When the Apostolic Nuncio spoke with me that morning in late May, he shared much information about the Diocese of Trenton and the process involved in my appointment. But he said something to me that I will never forget: “Father, always remember that there are over 830,000 souls in your Diocese. And you will be responsible for all of them.” What has been very much on my mind since that conversation is simply this: how will I exercise that responsibility?

The other day, someone asked me how long it took to come up with my Episcopal motto, Ministrare non Ministrari — “to serve and not to be served” — to which I responded, “about two seconds.” When I was first ordained a Vincentian priest — and I am so happy to see so many of my confreres here — the Gospel reading for the ordination Mass contained those words of Jesus Christ in Mark’s Gospel. I was struck with the phrase then as being a perfect description of how to follow the Lord as a priest: “to serve and not to be served and to give my life as a ransom for the many.” This was how I wanted to live out my life as a priest. This is how I want to live out my life as a bishop and how I hope to exercise that responsibility.

According to the Second Vatican Council, “Christ gave the apostles and their successors the mandate and the power to teach all nations and to sanctify and shepherd their people in truth (Christus Dominus, 12).” To teach. To sanctify. To shepherd their people in truth. Christ gave this mandate to the successors to the Apostles. Christ gave this power. And with power like this comes great responsibility. Please pray for me.

“To serve and not to be served.” In my letter to our Holy Father Pope Benedict XVI accepting his appointment, I wrote to him of my choice of a motto.
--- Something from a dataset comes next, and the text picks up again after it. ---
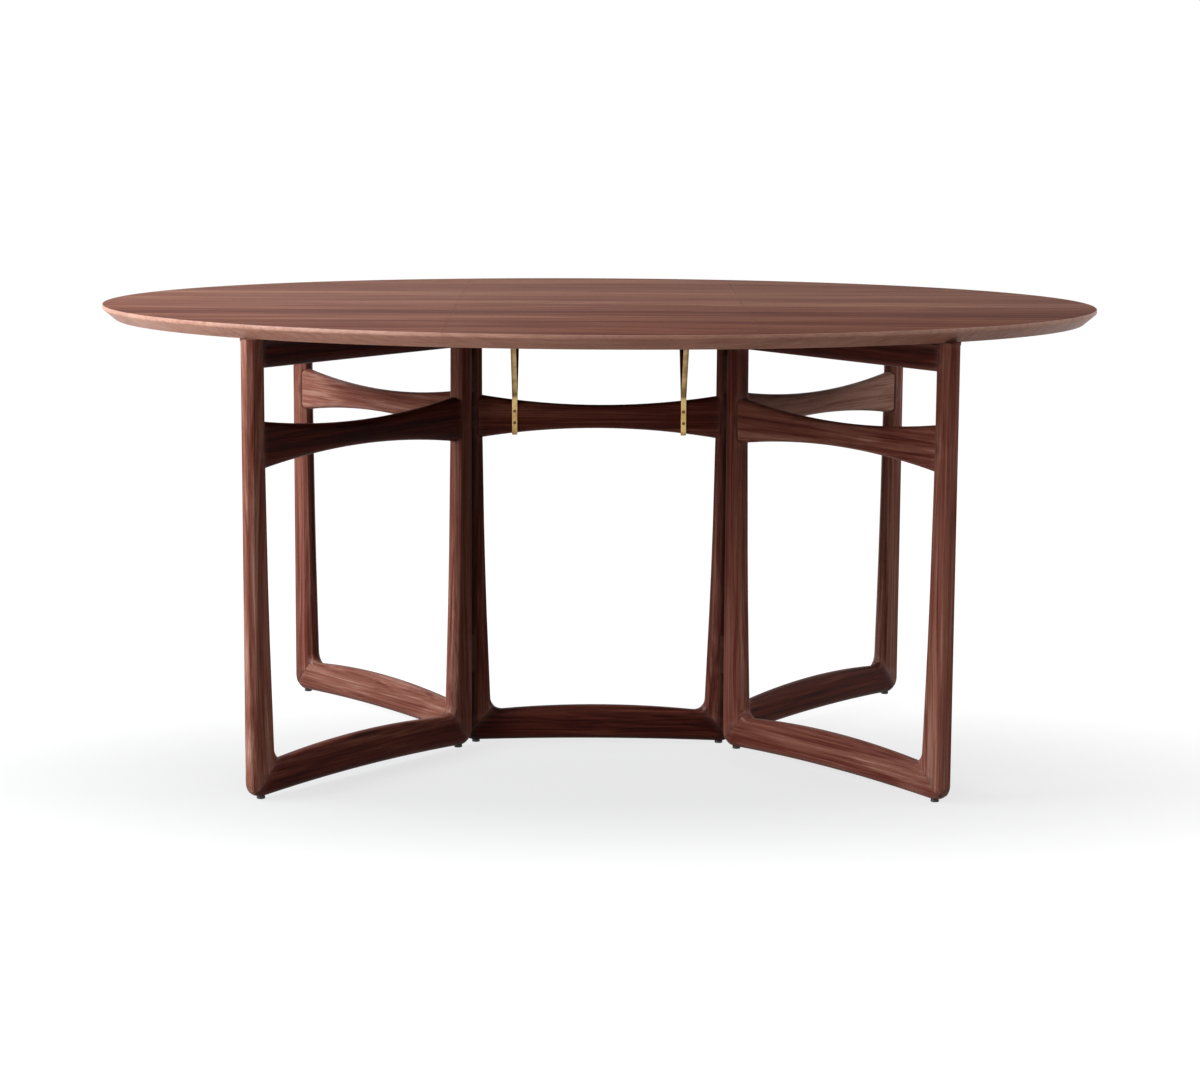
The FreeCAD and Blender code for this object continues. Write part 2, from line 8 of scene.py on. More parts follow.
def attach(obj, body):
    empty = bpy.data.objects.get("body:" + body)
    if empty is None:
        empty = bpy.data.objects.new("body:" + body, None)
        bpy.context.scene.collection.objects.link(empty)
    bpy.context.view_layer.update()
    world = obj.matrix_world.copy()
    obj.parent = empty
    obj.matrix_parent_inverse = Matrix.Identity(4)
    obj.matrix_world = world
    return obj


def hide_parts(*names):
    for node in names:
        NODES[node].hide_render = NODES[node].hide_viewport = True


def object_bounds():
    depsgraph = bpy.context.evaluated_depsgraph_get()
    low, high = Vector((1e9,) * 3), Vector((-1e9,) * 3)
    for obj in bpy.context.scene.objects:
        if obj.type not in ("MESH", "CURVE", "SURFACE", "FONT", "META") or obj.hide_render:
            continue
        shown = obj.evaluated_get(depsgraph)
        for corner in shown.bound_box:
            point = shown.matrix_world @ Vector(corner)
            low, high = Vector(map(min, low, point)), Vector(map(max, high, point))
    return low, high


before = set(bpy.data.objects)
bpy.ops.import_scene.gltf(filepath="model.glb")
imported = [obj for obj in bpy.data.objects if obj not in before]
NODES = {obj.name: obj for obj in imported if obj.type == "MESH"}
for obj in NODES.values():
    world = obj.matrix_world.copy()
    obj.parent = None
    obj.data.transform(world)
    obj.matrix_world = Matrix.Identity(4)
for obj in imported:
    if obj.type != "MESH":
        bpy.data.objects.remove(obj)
cad_lowest, cad_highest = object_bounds()
bpy.ops.object.select_all(action="DESELECT")

# An oval walnut table: a fixed frame under the centre board, and four gates under two leaves.
# Lengths are in metres and angles in degrees. Front is -Y, and the long axis is X.

SIDES = {"left": -1, "right": 1}
ENDS = {"front": -1, "rear": 1}
GATES = {
    f"gate_{end_name}_{side_name}": (side, end)
    for end_name, end in ENDS.items()
    for side_name, side in SIDES.items()
}

# The way each open gate points from its hinge, seen from above and counted from +X
GATE_TURN = {
    "gate_front_left": 232,
    "gate_front_right": 308,
    "gate_rear_left": 128,
    "gate_rear_right": 52,
}
SEAM_X = 0.230
BODY_OF_LEAF = {side: f"leaf_{side}_body" for side in SIDES}


# Shader maths, written as plain expressions

class Value:
    """A shader socket that the usual operators work on."""

    def __init__(self, shop, socket):
        self.shop = shop
        self.socket = socket

    def __add__(self, other):
        return self.shop.maths("ADD", self, other)

    __radd__ = __add__

    def __sub__(self, other):
        return self.shop.maths("SUBTRACT", self, other)

    def __rsub__(self, other):
        return self.shop.maths("SUBTRACT", other, self)

    def __mul__(self, other):
        return self.shop.maths("MULTIPLY", self, other)

    __rmul__ = __mul__

    def __truediv__(self, other):
        return self.shop.maths("DIVIDE", self, other)

    def __rtruediv__(self, other):
        return self.shop.maths("DIVIDE", other, self)

    def between(self, low, high):
        """0 below low, 1 above high and a smooth rise between them."""
        return self.shop.node(
            "ShaderNodeMapRange",
            {"interpolation_type": "SMOOTHSTEP"},
            {"Value": self, "From Min": low, "From Max": high},
        )


class Finish:
    """A material being built: its nodes, and the shader that ends it."""

    def __init__(self, name, tree=None, output="ShaderNodeOutputMaterial"):
        self.material = None
        self.tree = tree
        if tree is None:
            self.material = bpy.data.materials.new(name)
            self.material.use_nodes = True
            self.tree = self.material.node_tree
            self.tree.nodes.clear()
        self.output = self.tree.nodes.new(output)

    def feed(self, socket, value):
        if isinstance(value, Value):
            self.tree.links.new(value.socket, socket)
        else:
            socket.default_value = value

    def node(self, kind, settings=None, sockets=None, out=0):
        """Adds one node. Its settings come first, then its sockets' values or links."""
        made = self.tree.nodes.new(kind)
        for name, setting in (settings or {}).items():
            if name == "stops":
                self._stops(made.color_ramp, setting)
            else:
                setattr(made, name, setting)
        for name, value in (sockets or {}).items():
            self.feed(made.inputs[name], value)
        return Value(self, made.outputs[out])

    def _stops(self, ramp, stops):
        while len(ramp.elements) > 1:
            ramp.elements.remove(ramp.elements[-1])
        for index, (place, colour) in enumerate(stops):
            stop = ramp.elements[0] if index == 0 else ramp.elements.new(place)
            stop.position = place
            stop.color = opaque(colour)

    def maths(self, operation, *values):
        return self.node("ShaderNodeMath", {"operation": operation}, dict(enumerate(values)))

    def vector(self, operation, *values, out=0):
        sockets = dict(enumerate(values))
        return self.node("ShaderNodeVectorMath", {"operation": operation}, sockets, out)

    def joined(self, x, y, z):
        return self.node("ShaderNodeCombineXYZ", {}, {0: x, 1: y, 2: z})

    def parts(self, vector):
        """The three numbers of a vector or a colour."""
        split = self.node("ShaderNodeSeparateXYZ", {}, {0: vector}).socket.node
        return [Value(self, number) for number in split.outputs]

    def mixed(self, share, one, other, blend="MIX"):
        """A colour between one and other, or other laid over one by the blend named."""
        settings = {"data_type": "RGBA", "blend_type": blend}
        return self.node("ShaderNodeMix", settings, {0: share, 6: one, 7: other}, out=2)

    def noise(self, place, scale, detail=2.0, roughness=0.5, distortion=0.0):
        sockets = {
            "Vector": place,
            "Scale": scale,
            "Detail": detail,
            "Roughness": roughness,
            "Distortion": distortion,
        }
        return self.node("ShaderNodeTexNoise", {}, sockets)

    def relief(self, strength, distance, height):
        """A surface normal bent by a fine relief of the height given, from 0 to 1."""
        sockets = {"Strength": strength, "Distance": distance, "Height": height}
        return self.node("ShaderNodeBump", {}, sockets)

    def near_edge(self, distance):
        """1 on outer edges and corners, falling to 0 about the distance away from them."""
        settings = {"inside": True, "only_local": True, "samples": 4}
        sockets = {"Distance": distance}
        return 1 - self.node("ShaderNodeAmbientOcclusion", settings, sockets, out="AO")

    def object_place(self):
        return self.node("ShaderNodeTexCoord", out="Object")

    def seen_directly(self):
        """1 for what the camera sees, plainly or in a mirror or through glass, and 0 for light."""
        rays = self.node("ShaderNodeLightPath").socket.node.outputs
        kinds = ("Camera", "Glossy", "Transmission")
        camera, mirror, glass = (Value(self, rays[f"Is {kind} Ray"]) for kind in kinds)
        return self.maths("MAXIMUM", self.maths("MAXIMUM", camera, mirror), glass)

    def end(self, shader):
        self.tree.links.new(shader.socket, self.output.inputs["Surface"])
        return self.material

    def surface(self, **sockets):
        """Ends the material in one Principled shader."""
        return self.end(self.node("ShaderNodeBsdfPrincipled", {}, sockets))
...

In his response to me read here today, he repeated them.

A bishop serves his people by teaching truth. The truth that comes through the Gospel, the truth that comes through the Church and all its teachings, the truth that lives among us a community of faith, for “where two or three are gathered in my name, there am I in the midst of them (Matthew 18: 20).” This is how a bishop serves, not by being served through compromise or taking the easy way out, not by being served saying only what people want to hear or what makes them comfortable, striving to be popular. As Pope John Paul II wrote, the truth that we teach “has its origin in God himself … (but) people can even run from the truth because they are afraid of its demands (Fides et ratio, 7; 28).” Christians cannot run from the truth for this reason. Nor can the bishop. This is how he serves.

A bishop also serves by sanctifying his people and by leading them to holiness. And there is only one way to holiness: Jesus Christ and a personal relationship with him, convinced in faith as we must be that he alone is “the way, the truth and the life (John 14: 6).” All three make us holy. Jesus Christ is the Risen Lord. He triumphed over death and every suffering and evil. The bishop is called, it is said, to be a servant of the empty tomb not of the status quo. He leads his people to holiness by bearing witness to what the empty tomb means: joy, hope, the promise of new life, remembering Jesus’ own words: “In the world you will have troubles but take courage: I have overcome the world (John 16:33).” This is how the bishop serves.

Finally, a bishop serves by leading, by guiding, by shepherding his people. This is, perhaps, the most difficult not only for those he governs as bishop but for the bishop himself, marked as he is by human weakness. But lead he must, by word and example. God gives the grace. And follow we must. God gives the grace. The answers that we may seek from him, the answers that we may want from him may sometimes not be what we seek or want. Sometimes the answer is no. “The gate is narrow and the road is long that leads to life (Matthew 7: 14).” This is how the bishop serves and this is where that service leads: to life.

To serve and not to be served. To teach. To sanctify. To shepherd. This is what a bishop does for God’s people and with God’s people: brother bishops, fellow priests, deacons, faithful religious women and men and all the baptized, one community of faith. With a grateful heart I thank you for being here today, too many to call by name. Please know that I care deeply for you all. With humble, faithful hearts, let us go forward, together, “to serve and not to be served.”